### [Set problem]
What is wanted is an exact restatement of the lines from the one with "hide_parts(*nodes)" through the one with "a smooth rise", both included, and of no other lines.

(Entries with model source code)
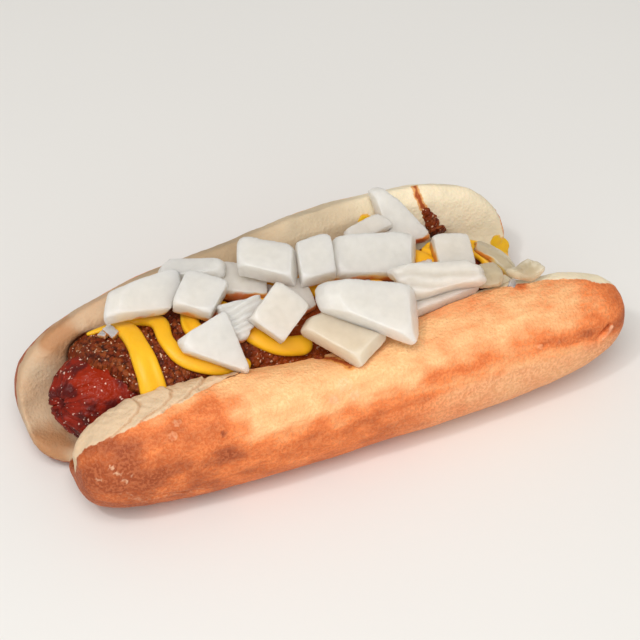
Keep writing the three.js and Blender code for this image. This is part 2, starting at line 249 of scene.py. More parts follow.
def skin(name, around, along, place):
    """A closed skin from end to end: a sphere whose vertices move to place(turn, share), in mm.

    The turn runs once round the section from 0 to 1, and the share from the first end to the last.
    """
    deselect()
    bpy.ops.mesh.primitive_uv_sphere_add(segments=around, ring_count=along, radius=1)
    piece = bpy.context.active_object
    piece.name = name
    for vertex in piece.data.vertices:
        x, y, z = vertex.co
        turn = (math.atan2(y, x) / (2 * math.pi)) % 1
        vertex.co = place(turn, math.acos(max(-1, min(1, z))) / math.pi) * MM
    bpy.ops.object.mode_set(mode="EDIT")
    bpy.ops.mesh.select_all(action="SELECT")
    bpy.ops.mesh.normals_make_consistent(inside=False)
    bpy.ops.object.mode_set(mode="OBJECT")
    return piece


def joined(pieces, name):
    """Several pieces as one, named anew."""
    pick(pieces[0])
    for piece in pieces[1:]:
        piece.select_set(True)
    if len(pieces) > 1:
        bpy.ops.object.join()
    whole = bpy.context.active_object
    whole.name = name
    return whole


def push(piece, amount):
    """Moves each vertex along its normal by amount(place, normal), in mm."""
    mesh = piece.data
    moved = [v.co + v.normal * (amount(v.co / MM, v.normal) * MM) for v in mesh.vertices]
    mesh.vertices.foreach_set("co", np.array(moved, np.float32).ravel())
    mesh.update()


def paint(piece, name, share):
    """Keeps share(place, normal), from 0 to 1, on each vertex as an attribute."""
    mesh = piece.data
    layer = mesh.attributes.new(name, "FLOAT", "POINT")
    values = [share(v.co / MM, v.normal) for v in mesh.vertices]
    layer.data.foreach_set("value", np.array(values, np.float32))


def from_line(place, points):
    """The distance from a place to a line through points, in mm."""
    best = 1e9
    for start, end in zip(points, points[1:]):
        a = Vector(start)
        step = Vector(end) - a
        share = min(max((place - a).dot(step) / step.length_squared, 0), 1)
        best = min(best, (place - a - step * share).length)
    return best


def from_spot(place, spot):
    """The distance from a place to the middle of a spot, as a share of its radius."""
    return (place - Vector(spot[:3])).length / spot[3]


def at(value, line):
    """The second number of a line given as pairs, where the first one is value."""
    return float(np.interp(value, [p[0] for p in line], [p[1] for p in line]))


def spline_through(points, count):
    """Evenly shared places on a smooth curve through points."""
    ends = [points[0] * 2 - points[1]] + points + [points[-1] * 2 - points[-2]]
    path = []
    for k in range(count + 1):
        reach = k / count * (len(points) - 1)
        i = min(int(reach), len(points) - 2)
        t = reach - i
        a, b, c, d = ends[i:i + 4]
        bend, twist = 2 * a - 5 * b + 4 * c - d, 3 * b - a - 3 * c + d
        path.append(0.5 * (2 * b + (c - a) * t + bend * t ** 2 + twist * t ** 3))
    return path


def surface_of(name):
    """A finished piece's surface, to measure from."""
    return BVHTree.FromObject(bpy.data.objects[name], bpy.context.evaluated_depsgraph_get())


def smooth_shaded(piece):
    """Shades a piece smooth all over."""
    pick(piece)
    bpy.ops.object.shade_smooth()


def settle(piece, material, slot, *nodes):
    """Gives a finished piece its material and its body, and hides the nodes that it stands for. The slot is
    not used.
    """
    piece.data.materials.clear()
    piece.data.materials.append(material)
    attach(piece, "root")
    if nodes:
        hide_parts(*nodes)


COLOURS = {"out": 2, "data_type": "RGBA"}  # a Mix node set to colours
STEP = {"interpolation_type": "SMOOTHSTEP"}  # a Map Range node set to a smooth rise


def add(tree, kind, inputs=None, out=0, **settings):
    """Adds a shader node with its settings, fills its inputs with values or links, and gives an output."""
    made = tree.nodes.new("ShaderNode" + kind)
    for name, value in settings.items():
        setattr(made, name, value)
    for name, value in (inputs or {}).items():
        if isinstance(value, bpy.types.NodeSocket):
            tree.links.new(value, made.inputs[name])
        else:
            made.inputs[name].default_value = value
    return made.outputs[out] if len(made.outputs) else made


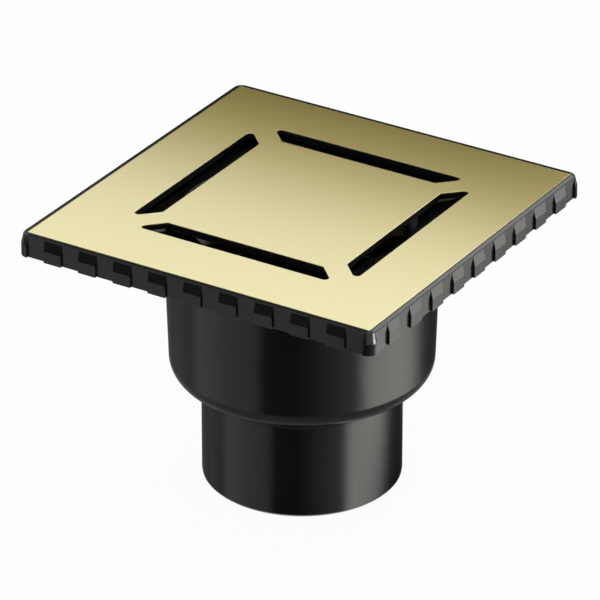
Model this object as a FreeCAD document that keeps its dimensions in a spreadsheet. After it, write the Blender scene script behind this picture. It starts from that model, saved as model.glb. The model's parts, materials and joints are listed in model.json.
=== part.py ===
import FreeCAD, Part
import math
import os
import re
import Sketcher

# Square floor drain with a trap insert and a vertical outlet, in millimetres.
# +Z is up. The origin is the middle of the spigot's lower end, on which the drain stands.

# Driving dimensions, by piece. Radii and depths are named as such; the rest are widths and heights.
SIZES = {
    # Grate: a thin metal sheet on a moulded carrier, with four mitred slots in a square ring
    "plate_side": 144.0,
    "plate_thickness": 0.6,
    "total_height": 111.3,
    "slot_centre": 43.5,
    "slot_width": 8.7,
    "bridge_width": 8.7,
    "slot_tip_radius": 1.6,
    "slot_inner_radius": 0.5,
    "carrier_inset": 0.4,
    "carrier_web": 1.8,
    "carrier_rib_depth": 1.8,
    "carrier_rib": 1.6,
    "rib_to_slot": 1.8,
    "pad_inset": 10.0,
    "pad_radius": 4.0,
    "pad_sunk": 1.1,
    "pad_proud": 0.5,
    "pad_socket_wall": 1.4,
    "pad_gap": 0.05,
    # Frame: rim and skirt with lugs, sunk deck, neck
    "plate_gap": 0.3,
    "rim_wall": 1.8,
    "rim_bevel_width": 1.6,
    "rim_bevel_depth": 0.4,
    "frame_corner_radius": 3.4,
    "skirt_depth": 9.0,
    "lug_margin": 14.5,
    "lug_count": 9,
    "lug_width": 7.6,
    "lug_reach": 0.9,
    "lug_slope_top": 0.6,
    "lug_slope_foot": 4.4,
    "lug_root": 0.6,
    "deck_thickness": 2.2,
    "deck_fall": 0.8,
    "deck_fall_inset": 5.0,
    "deck_rib": 1.6,
    "deck_rib_gap": 1.2,
    "neck_radius": 46.6,
    "neck_wall": 2.2,
    "neck_length": 29.0,
    "neck_lead_in": 0.8,
    "ledge_width": 1.5,
    "ledge_depth": 1.2,
    # Body: drafted upper cylinder, rounded shoulder, spigot
    "neck_play": 0.5,
    "neck_end_gap": 1.0,
    "body_wall": 4.0,
    "body_draft": 1.9,
    "body_step": 0.9,
    "shoulder_height": 41.8,
    "shoulder_floor": 2.8,
    "shoulder_share": 0.71,
    "shoulder_inner_bevel": 5.0,
    "spigot_radius": 37.5,
    "spigot_wall": 2.6,
    "spigot_end_bevel": 1.2,
    "groove_below_rim": 3.9,
    "groove_height": 4.2,
    "groove_depth": 1.8,
    # Seal between neck and body
    "seal_gap": 0.05,
    "seal_lip": 1.1,
    "seal_relief": 0.6,
    # Hair strainer
    "strainer_gap": 0.3,
    "basket_gap": 0.8,
    "basket_wall": 1.2,
    "basket_depth": 8.8,
    "basket_floor": 1.4,
    "strainer_slot": 3.2,
    "outer_slot_start": 24.0,
    "outer_slot_margin": 3.4,
    "outer_slot_count": 24,
    "inner_slot_start": 9.0,
    "inner_slot_end": 20.0,
    "inner_slot_count": 12,
    "lift_bar_width": 4.0,
    "lift_bar_height": 2.6,
    # Trap: cup, standpipe in its floor, valve holder hanging below in the spigot
    "cup_gap": 1.0,
    "cup_wall": 1.6,
    "cup_floor": 1.8,
    "cup_above_weir": 6.5,
    "cup_foot_bevel": 3.0,
    "pipe_bore_radius": 17.0,
    "pipe_wall": 1.8,
    "pipe_fit": 0.05,
    "holder_room": 3.3,
    "holder_wall": 2.0,
    "holder_length": 23.0,
    "holder_plate": 2.0,
    "collar_thickness": 1.5,
    "collar_gap": 0.5,
    "ring_height": 3.2,
    "ring_below_floor": 7.3,
    "ring_lip": 1.2,
    # Bell over the standpipe
    "bell_radius": 29.0,
    "bell_wall": 1.6,
    "bell_rim_height": 8.2,
    "bell_headroom": 6.8,
    "bell_below_strainer": 0.8,
    "bell_top_bevel": 3.0,
    "fin_thickness": 1.6,
    "fin_start": 10.0,
    "fin_overhang": 6.5,
    "fin_gap": 0.4,
    "loop_width": 20.0,
    "loop_height": 7.8,
    "loop_bar": 2.2,
    "loop_thickness": 3.0,
    # Valve under the standpipe: seat, two flaps on one pin, two springs
    "seat_reach": 4.0,
    "seat_gap": 0.05,
    "seat_bar": 5.0,
    "flap_lap": 2.2,
    "flap_thickness": 1.6,
    "flap_edge": 0.4,
    "flap_rib_height": 1.0,
    "flap_rib": 1.2,
    "knuckle_gap": 0.3,
    "pin_radius": 1.0,
    "pin_gap": 0.05,
    "knuckle_radius": 2.0,
    "knuckle_length": 4.0,
    "knuckle_inset": 3.2,
    "ear_inset": 0.55,
    "ear_thickness": 2.0,
    "ear_width": 6.0,
    "ear_below_pin": 2.5,
    "wire_radius": 0.3,
    "wire_sides": 6,
    "coil_radius": 1.55,
    "coil_turns": 3.25,
    "coil_steps": 12,
    "coil_pitch": 0.9,
    "coil_gap": 1.0,
    "flap_leg": 7.0,
    "ear_leg": 3.2,
}

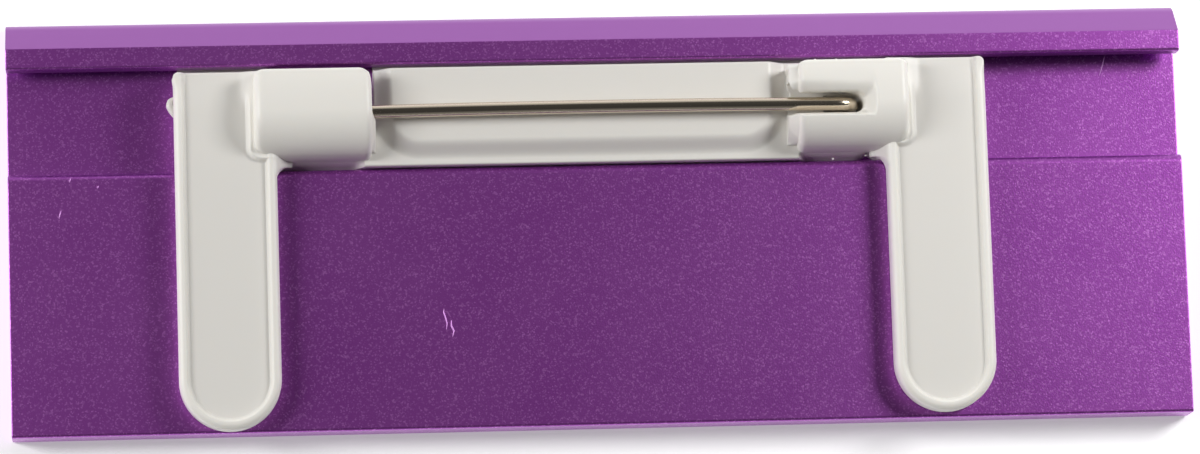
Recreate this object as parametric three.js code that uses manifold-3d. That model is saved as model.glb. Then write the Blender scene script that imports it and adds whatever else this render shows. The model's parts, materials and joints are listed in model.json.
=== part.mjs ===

### [Answer for this exercise]
        hide_parts(*nodes)


COLOURS = {"out": 2, "data_type": "RGBA"}  # a Mix node set to colours
STEP = {"interpolation_type": "SMOOTHSTEP"}  # a Map Range node set to a smooth rise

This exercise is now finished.